Reallocation of restive populations
This ‘reallocation’ of population reminded me an article published on July 6 in The People's Daily.
It speaks of the situation in Xinjiang and said that Beijing has relocated “461,000 poverty-ridden residents to work in other parts of the region during the first quarter of the year.”
An ‘expert’ explained to the mouthpiece of the Party that it is a bid to ‘improve social stability and alleviate poverty’. The report asserted that the Xinjiang government planned to further transfer 100,000 residents from southern Hotan and Kashgar prefectures by 2019, to get employed somewhere else.
Yu Shaoxiang, another ‘expert’ at the Chinese Academy of Social Sciences, admitted to The Global Times: “poverty alleviation in Xinjiang is more difficult compared to other places because, aside from poverty, Xinjiang also faces ethnic issues.”
Yu further commented: “Organizing people to work away from home would help them better integrate with the rest of China, and take their advanced skills back to Xinjiang later. The relocation also helps maintain regional security.”
Xinhua News Agency said that in 2017, ‘occupational education programs’ covered 1.26 million people in Kashgar and Hotan, where 47,000 poor people found jobs while 317,400 individuals and 331 villages were lifted out of poverty.
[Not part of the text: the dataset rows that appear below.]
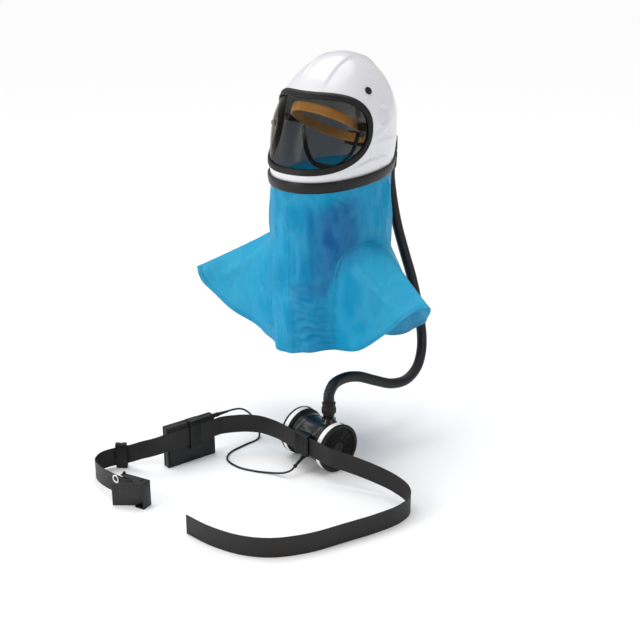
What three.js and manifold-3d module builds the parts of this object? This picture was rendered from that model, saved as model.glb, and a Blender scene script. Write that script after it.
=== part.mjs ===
// Powered respirator helmet: helmet shell with visor and harness, shroud, breathing hose, belt blower,
// battery and belt. Millimetres, +Z up, the wearer looks along -Y, the origin is where the head holds it.
import * as THREE from "three";
import Module from "manifold-3d";

// Helmet shell
const CROWN_Z = 46;
const SHELL_HEIGHT = 274;
const SHELL_HALF_WIDTH = 125;
const SHELL_WALL = 3.5;
const DOME_SHARE = 0.52; // share of the height over which the dome closes
const DOME_POWER = 2.05;
const PLAN_POWER = 2.15;
const RIM_FRONT_Z = -223;
const RIM_REAR_Z = -196;
// Shell plan by share of the height down from the crown, in shares of the half width.
const SHELL_PLAN = [
  { drop: 0.0, side: 0.896, front: 0.944, rear: 1.024, back: 0.24 },
  { drop: 0.24, side: 0.952, front: 0.992, rear: 1.104, back: 0.128 },
  { drop: 0.5, side: 1.0, front: 1.088, rear: 1.232, back: 0 },
  { drop: 0.72, side: 0.992, front: 1.208, rear: 1.2, back: 0 },
  { drop: 0.88, side: 0.952, front: 1.216, rear: 1.104, back: 0 },
  { drop: 1.0, side: 0.92, front: 1.2, rear: 0.96, back: 0 },
];

// Face opening, gasket and visor
const PORT_HALF_ANGLE = 80;
const PORT_TOP_Z = -24;
const PORT_BOTTOM_Z = -185;
const PORT_END_RISE = 6;
const PORT_STEPS = 18;
const REAR_STEPS = 18;
const FIT_GAP = 0.3;
const GASKET_LIP = 3;
const GASKET_WIDTH = 14;
const GASKET_PROUD = 3;
const GASKET_DEPTH = 6.8;
const VISOR_SETBACK = 2.3;
const VISOR_THICK = 2.5;
const VISOR_HOLD = 4; // depth of the visor's edge in the gasket
const POST_ANGLE = 68;
const POST_Z = -105;
const POST_R = 5.5;
const POST_HEIGHT = 8.5;
const PLUG_ANGLE = 77;
const PLUG_Z = -22;
const PLUG_R = 8.5;
const PLUG_HEIGHT = 2.2;

// Neck band and shroud
const BAND_HEIGHT = 23;
const BAND_THICK = 4.8;
const CLOTH = 1;
const NECK_REACH_Z = -345;
const NECK_PLAN_Z = -206; // height whose shell plan the neck keeps
const HEM_DROP = 600;
const WING_REACH = 325;

// Head harness
const HEADBAND_HALF_WIDTH = SHELL_HALF_WIDTH * 0.592;
const HEADBAND_HALF_LENGTH = SHELL_HALF_WIDTH * 0.728;
const HEADBAND_CENTRE_Y = SHELL_HALF_WIDTH * -0.064;
const HEADBAND_FRONT_Z = -52;
const HEADBAND_NAPE_Z = -146;
const HEADBAND_HEIGHT = 19;
const HEADBAND_THICK = 4;
const STRAP_WIDTH = 18;
const STRAP_THICK = 2;
const STRAP_CROWN_Z = 24;
const RATCHET = { width: 52, height: 30, depth: 14 };
const CHIN_CUP = { z: -190, y: SHELL_HALF_WIDTH * -0.272, height: 26, thick: 6 };
const ARM = { start: HEADBAND_HALF_WIDTH + 1.9, width: 14, height: 14 };

// Rear air duct, hose and cuff
const DUCT = { halfWidth: 55, proud: 18, topZ: -62, bottomZ: -166 };
const INLET = { x: 25, y: 184.5 };
const CUFF_TOP_Z = -196;
const CUFF_BOTTOM_Z = -226;
const HOSE_R = 12;
const COUPLING_R = 15.5;

// Ground under the belt, blower and battery
const GROUND_Z = -812;

// Blower and filters, in the blower's own frame
const BLOWER = { x: 96.3, y: -173.3, yaw: -10.95 };
const FILTER_R = 53.5;
const BODY_R = FILTER_R - 6.5;
const BODY_HALF = 42;
const FACE_HALF = 67;
const OUTLET = { x: 23, y: 9 };
const OUTLET_TOP = 120; // above the ground
const COUPLING_TOP = 146;

// Belt
const BELT_WIDTH = 42;
const BELT_THICK = 2.4;
const CLIP_WIDTH = 44;
const CLIP_START = -11;
const CLIP_LOW = -13;
const CLIP_LIFT = 42.5; // belt edge above the ground where it passes the blower

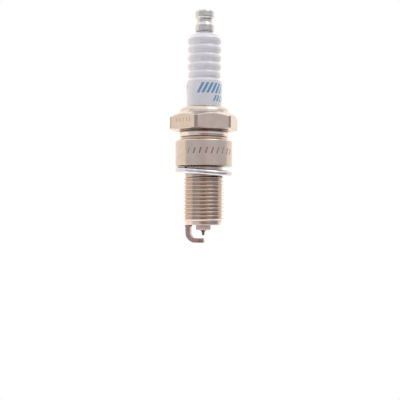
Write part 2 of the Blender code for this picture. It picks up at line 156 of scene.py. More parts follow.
STRAP_AZIMUTH = math.radians(-30)
STRAP_THICKNESS = 1.5
STRAP_WIDTH = 2.8
STRAP_END_WIDTH = 2.2
STRAP_ROUNDING = 0.18
STRAP_BEND_R = 1.9 + STRAP_THICKNESS / 2
STRAP_ROOT_R = 5.9 - STRAP_THICKNESS / 2
STRAP_TIP_X = 0.2
STRAP_TAPER = 1.8

PRINT_AZIMUTH = VIEW_AZIMUTH - math.pi / 2
PRINT_Z = 24.3  # the foot of the upper row of bars
STAMP_COUNT = 9
STAMP_STEP = math.radians(12)
STAMP_START = VIEW_AZIMUTH - math.pi / 2 - math.radians(31)
STAMP_Z = 4.75
STAMP_STROKE = Vector((0.3, 0.85))  # half of a stroke, round the seat and up it
STAMP_HALF_WIDTH = 0.24
STAMP_DEPTH = 0.13
TICKED_FACE = math.radians(-150)
TICK_STEP = 1.5


# ---------------------------------------------------------------- meshes
def straight(start, end, steps):
    """Points from start up to but not including end."""
    return [
        (start[0] + (end[0] - start[0]) * i / steps, start[1] + (end[1] - start[1]) * i / steps)
        for i in range(steps)
    ]


def arc(centre, radii, start, end, steps):
    """Points on an ellipse from the start to the end angle, in degrees and with both ends."""
    points = []
    for i in range(steps + 1):
        angle = math.radians(start + (end - start) * i / steps)
        points.append((centre[0] + radii[0] * math.cos(angle), centre[1] + radii[1] * math.sin(angle)))
    return points


def filleted(points, steps=4):
    """Rounds the corners of an open line of (radius, z, rounding) points.

    A guard point stands just outside each rounding, so that smooth shading leaves the flats flat.
    """
    line = [points[0][:2]]
    for before, (x, z, rounding), after in zip(points, points[1:], points[2:]):
        if rounding == 0:
            line.append((x, z))
            continue
        corner = Vector((x, z))
        to_before = Vector(before[:2]) - corner
        to_after = Vector(after[:2]) - corner
        cut = min(rounding, 0.44 * to_before.length, 0.44 * to_after.length)
        first = corner + to_before.normalized() * cut
        last = corner + to_after.normalized() * cut
        line.append(tuple(first + to_before.normalized() * GUARD_GAP))
        for i in range(steps + 1):
            t = i / steps
            line.append(tuple(first * (1 - t) ** 2 + corner * 2 * t * (1 - t) + last * t**2))
        line.append(tuple(last + to_after.normalized() * GUARD_GAP))
    line.append(points[-1][:2])
    return line


def thread(angle, start_z, end_z, crest_r, root_r, pitch, crest_z, fade):
    """A right-handed thread where it crosses one column, with a rounded crest and root."""
    depth = crest_r - root_r
    # a share of the pitch from the crest, and a share of the depth
    half_form = ((0.035, 1.0), (0.075, 0.95), (0.115, 0.84), (0.40, 0.10), (0.445, 0.02))
    form = [(-share, height) for share, height in reversed(half_form)]
    form += half_form
    turns = math.ceil((start_z - end_z) / pitch) + 2
    first_z = crest_z + pitch * (math.ceil((start_z - crest_z) / pitch) + angle / math.tau)
    points = []
    for turn in range(turns):
        for share, height in form:
            z = min(max(first_z - pitch * (turn + share), end_z), start_z)
            rise = min(start_z - z, z - end_z, fade) / fade
            points.append((root_r + depth * height * rise, z))
    return points


def finish_mesh(name, mesh, surface, sharp_degrees):
    """A bmesh in millimetres becomes an object in metres with smooth shading."""
    bmesh.ops.scale(mesh, vec=(MM, MM, MM), verts=mesh.verts)
    bmesh.ops.remove_doubles(mesh, verts=mesh.verts, dist=WELD_DISTANCE)
    loose = [edge for edge in mesh.edges if not edge.link_faces]
    bmesh.ops.delete(mesh, geom=loose, context="EDGES")
    bmesh.ops.recalc_face_normals(mesh, faces=mesh.faces)
    data = bpy.data.meshes.new(name)
    mesh.to_mesh(data)
    mesh.free()
    data.materials.append(surface)
    data.shade_smooth()
    data.set_sharp_from_angle(angle=math.radians(sharp_degrees))
    made = bpy.data.objects.new(name, data)
    bpy.context.scene.collection.objects.link(made)
    return made


def stands_for(made, node):
    """The piece rides on its CAD node's body and hides the node."""
    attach(made, BODY_OF_NODE[node])
    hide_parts(node)
    return made


def from_columns(name, columns, surface, sharp_degrees):
    """Joins (angle, outline) columns round the axis. The last one stands at a full turn."""
    mesh = bmesh.new()
    rings = []
    for angle, outline in columns:
        side = math.cos(angle)
        depth = math.sin(angle)
        rings.append([mesh.verts.new((r * side, r * depth, z)) for r, z in outline])
    for ring, next_ring in zip(rings, rings[1:]):
        for i in range(len(ring)):
            j = (i + 1) % len(ring)
            mesh.faces.new((ring[i], ring[j], next_ring[j], next_ring[i]))
    return finish_mesh(name, mesh, surface, sharp_degrees)


def columns_round(sides, outline_at):
    """The (angle, outline) columns of one turn, from a function that gives the outline at an angle."""
    angles = [math.tau * i / sides for i in range(sides + 1)]
    return [(angle, outline_at(angle)) for angle in angles]


def turned(name, outline, surface, sides, sharp_degrees):
    """The same outline all the way round."""
    columns = columns_round(sides, lambda angle: outline)
    return from_columns(name, columns, surface, sharp_degrees)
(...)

It is obviously a pretext in an area which is the hub the Belt and Road Initiative (BRI).
It is clear that reallocation is linked with ‘ethnic issue’.
It is rather worrying knowing that the visit of the Premier to Tibet takes place just before the yearly summer retreat of the Party’s top bosses in Beidaihe, which is always the occasion to discuss ‘new’ policies.
Will reallocation of Tibetans withing Tibet from border areas be discussed?
There is no doubt that the Mainling Country is less strategic than the Metok area, though Bayi, the PLA garrison is not located far away (it is the neighbouring County in Nyingchi).
A remark
It is usually the Chairman of the Chinese People's Political Consultative Conference (Yu Zhengsheng and now Wang Yang) who is responsible for 'looking after' Tibet.
The head of the United Front Work Department (Sun Chunlan for example) also regularly'inspects' the Roof of the World.
It is usually not the job/responsibility of the Chinese Premier to look into Tibet affairs.
One more reason why this visit is very special.
First visit of a Premier
Another consideration, Li Keqiang, No 2 in the all-powerful in the Standing Committee of the Politburo, is the seventh Premier of China.
Before him, Zhou Enlai (1949–1976), Hua Guofeng (1976–1980), Zhao Ziyang (1980–1988), Li Peng (1988–1998), Zhu Rongji (1998–2003) and Wen Jiabao (2003–2013), served as Premiers.
None of them visited Tibet.
Why to send the Premier if there was not something big cooking?
We will have to wait a few days (or months) to know more.
The other 'important' visit to Tibet were:
Marshall Chen Yi in 1956
Hu Yaobang in May 1980 (see my post)
Jiang Zemin in 1990 (see my article)
Xi Jinping in 2011 (see my post)
and Hu Jintao when he was Party Secretary of the TAR at the end of the 1980s (see my post)But relocations of recalcitrant Tibetans would be dreadful scheme and not a good signed for the health of the People’s Republic, which appears more and more nervous.
A few questions
Since when is the Chinese Premier looking after Tibetan affairs?
Will Li meet the Chinese Panchen Lama Gyatsen Norbu while in Tibet?
Will he visit Bayi, the Chinese garrison in Nyingchi City and meet the border troops?
Will he visits other Prefectures/Cities in the Autonomous Region?